5pm: Hird faces the media. He is flushed and visibly shaken. Carlton has beaten the Bombers by 96 points. It’s the biggest defeat Hird has encountered as a coach. His players played with little, if any, heart. He knows it. The coach apologises to the Essendon members. It must be eating him. For years Hird controlled his own destiny. As a player, businessman, media performer and family man, it was all up to him. And he rarely let himself down. But coaching is different. You can do your job really well, but any one of the 100 players and staff you are responsible for can muck it up and bring the rest down. I always wondered whether Hird, the perfectionist, would be able to cope with that. Time will tell.
Sunday, August 12, 8.30am, Melbourne airport: The Brisbane Lions coach boards a plane at Melbourne Airport for Launceston, where the Hawks are to take on Port Adelaide. He offers his trademark smile to all the footy people on board. I look at the footy fixture and realise he is going to have a close look at the Power, who the Lions play in Adelaide tomorrow. I wonder how he is feeling. The Lions lost the night before to Carlton. It was their fifth loss in six weeks. Voss is coaching for his future. He won’t get home to Brisbane until late Sunday. That’s three clear days since he has seen his wife and kids, and the next opponent will be the high-flying Crows.
Saturday, August 18, Brisbane: After being 38 points down at quarter-time at the Gabba, the Lions have fought back to lead by four points with 30 seconds left. Voss is in the coach’s box, tight and tense. The ball spills to Tom Rockliff. He kicks truly from outside 50, and the Lions will win. Voss can’t contain himself. He shakes hands and hugs his assistants. If they can beat Port Adelaide and then the Western Bulldogs, it will be 10 wins for the season. That’s six more than last year. Real progress will have been made.
Saturday, August 18, Brisbane: The final siren sounds at the Gabba and the Crows coach and his loyal mate Darren Milburn are ashen-faced. They have just lost the unloseable game. Hot favourites and six goals up at quarter-time, the Crows relaxed and got rolled. But perhaps the coach hadn’t helped. Perhaps the coach sowed the seed for the loss the week before, when his team tossed Fremantle at home to chalk up its 15th win for the season, and climb to second spot. Back then, the novice coach was pumped, he was all about talking up his players. He was saying Scott Thompson and Patrick Dangerfield had to be Brownlow Medal chances, and that young centre half-back Daniel Talia was a good thing for the Rising Star. Hold on, Brenton! It’s not the time to talk about individual awards when team success is all that matters.

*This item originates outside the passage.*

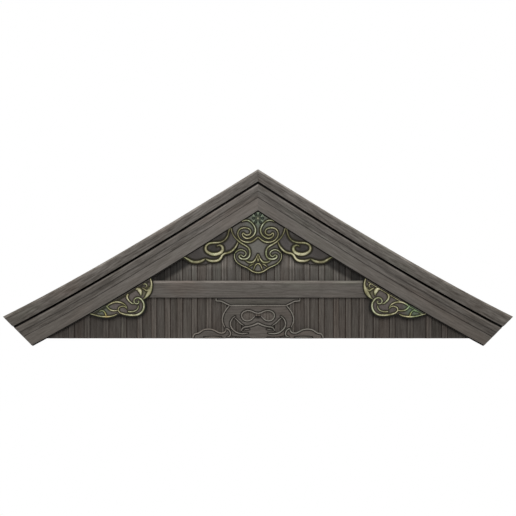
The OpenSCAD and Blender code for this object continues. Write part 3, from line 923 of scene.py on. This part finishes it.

Saturday, August 18, Perth: Richmond, for the 10th time this season, has lost a game by fewer than four goals. The coach is angry and frustrated – again. So he has a crack at Fremantle for bringing in the emergency ruckman, Aaron Sandilands, and taking out selected ruckman Jonathon Griffin. Hardwick says what the Dockers did was OK by the rules, but was it a ruse? Did the Dockers always plan this? Was it in the spirit of the game? Well, Damien, it really doesn’t matter. It’s no big deal. It’s replacing one ruckman with another.
The Richmond coach says they planned for one thing and got another. Please, Damien, get over it. If the Tigers are so fragile that they let something like that throw them, no wonder they lose the close contests.
Sunday, August 19, Adelaide: It’s late in the third quarter at AAMI Stadium. Port Adelaide’s caretaker coach is down on the boundary line, itching to get on the field. His team, after kicking one goal in the first half, has kicked three goals to the Eagles’ one in the third term.
The coach is excited. Too excited. The siren ends the quarter, and Hocking sprints on to the field waving his arms. He wants his players to follow him to the outer wing. He plans to take the players to the rank-and-file fans. It’s the old-school Mark Williams trick and Hocking, in just his second game, is going to pull it. But there’s a problem. When they arrive, there’s scarcely anybody there. The crowd was 13,683, the smallest crowd ever to attend an AFL game at AAMI Stadium.